The trend in the emasculation of socialism and left politics, and the apotheosis of hard right-wing, has been that what’s thought of as impossible or outlandish today, fast becomes normalised tomorrow.
Parties of those such as Farage — far-right to the point of being xenophobic — were thought of as pesky outliers that are a source of amusement a few years back. But then, movements with such political leanings have become the norm in the U.K. and Europe today.
It is a further sign that the Left has been progressively weakened to the point it is essentially non-existent in some countries.

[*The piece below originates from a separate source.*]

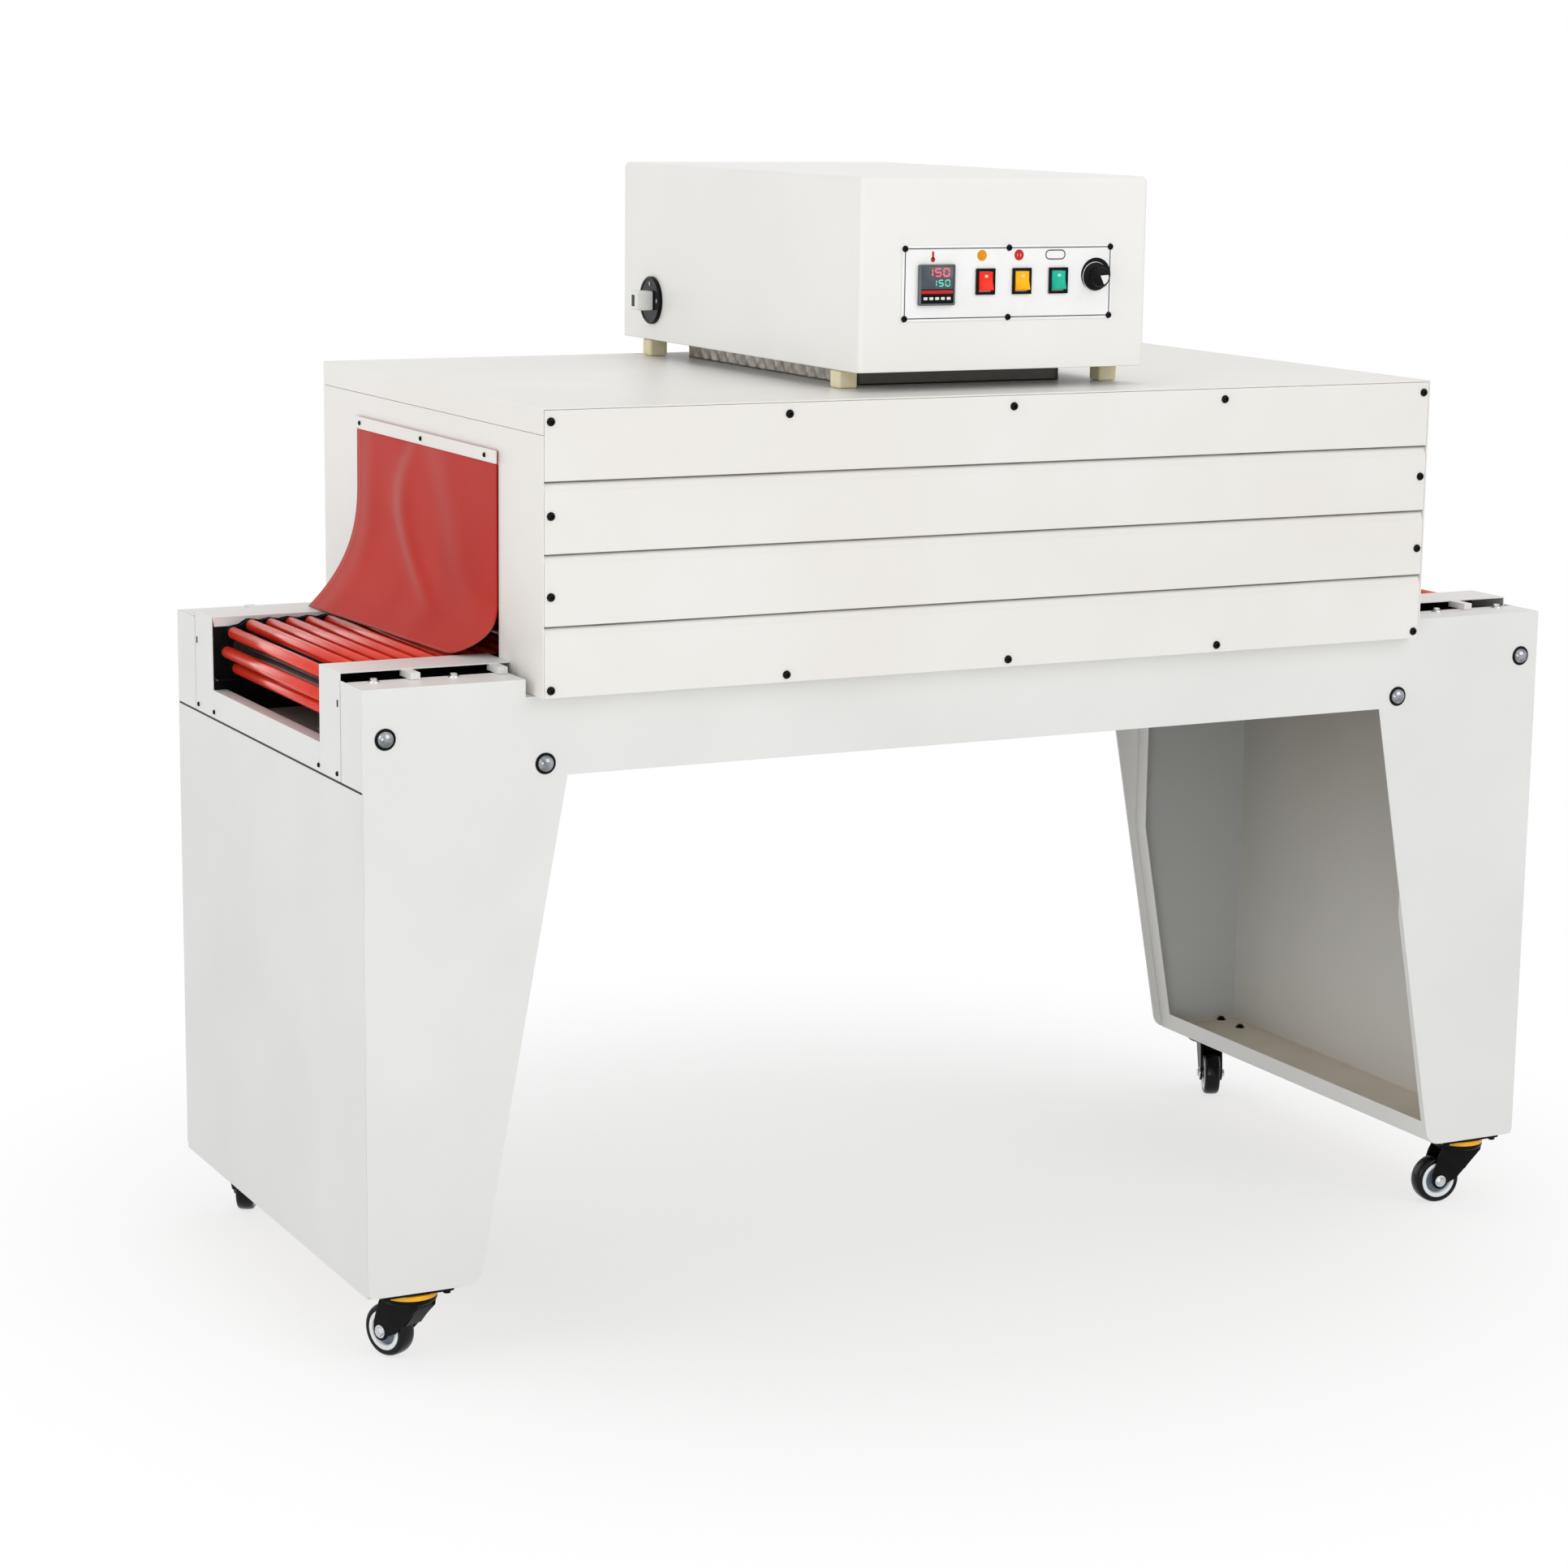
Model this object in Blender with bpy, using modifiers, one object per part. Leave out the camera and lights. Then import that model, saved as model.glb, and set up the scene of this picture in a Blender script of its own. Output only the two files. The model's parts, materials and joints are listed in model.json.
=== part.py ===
"""Shrink wrapping machine.

A ribbed tunnel stands on a legged base of folded sheet. An endless chain of red rollers
runs through it and shows at both ends between white covers. Red curtains close the tunnel's
mouths, a control box stands on spacers on its roof, and four swivel casters carry it all.

X runs along the conveyor, Y from the control side to the back, and Z up from the floor.
The origin is on the floor, under the middle of the machine's overall box. The conveyor's centre
line lies a little in front of it, because the control box reaches past the tunnel's back.
"""

import math

import bmesh
import bpy
from mathutils import Matrix, Vector

# Driving sizes, in metres
LENGTH = 1.621
BASE_DEPTH = 0.669
TUNNEL_DEPTH = 0.714
TUNNEL_LENGTH = 1.208
LEG_BOTTOM_Z = 0.092
SEAM_Z = 0.680
BEAM_BOTTOM_Z = 0.684
PANEL_TOP_Z = 0.797
TUNNEL_BOTTOM_Z = 0.777
TUNNEL_TOP_Z = 1.1035
CONTROL_BOX_HEIGHT = 0.2278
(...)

Where the Left exists it is only nominally Left as in the U.K., for instance, where already the people seem to have got tired of both the Conservatives and Labour, and are seeking an alternative in the far-right.
Even the holdouts so called or the last bastions of leftism in South America, in Bolivia, for instance, are now tired of infighting within the Left Movement and the Latin American brand of resurgent Leftism is no more, and has evolved into a form of non-aligned triangulated Leftism, which is, of course, right-wing politics by other means.
But the lurch to the far-right may mean that there would be more shocking outcomes in the decades to come. Who knows? Labour, or the worker himself, though he would never be redundant, may increasingly be seen as redundant. Due to artificial intelligence and robotics, this tendency of worker-marginalisation would perhaps get a shot in the arm. The worker may live an idle existence in the future, subsidised by the State.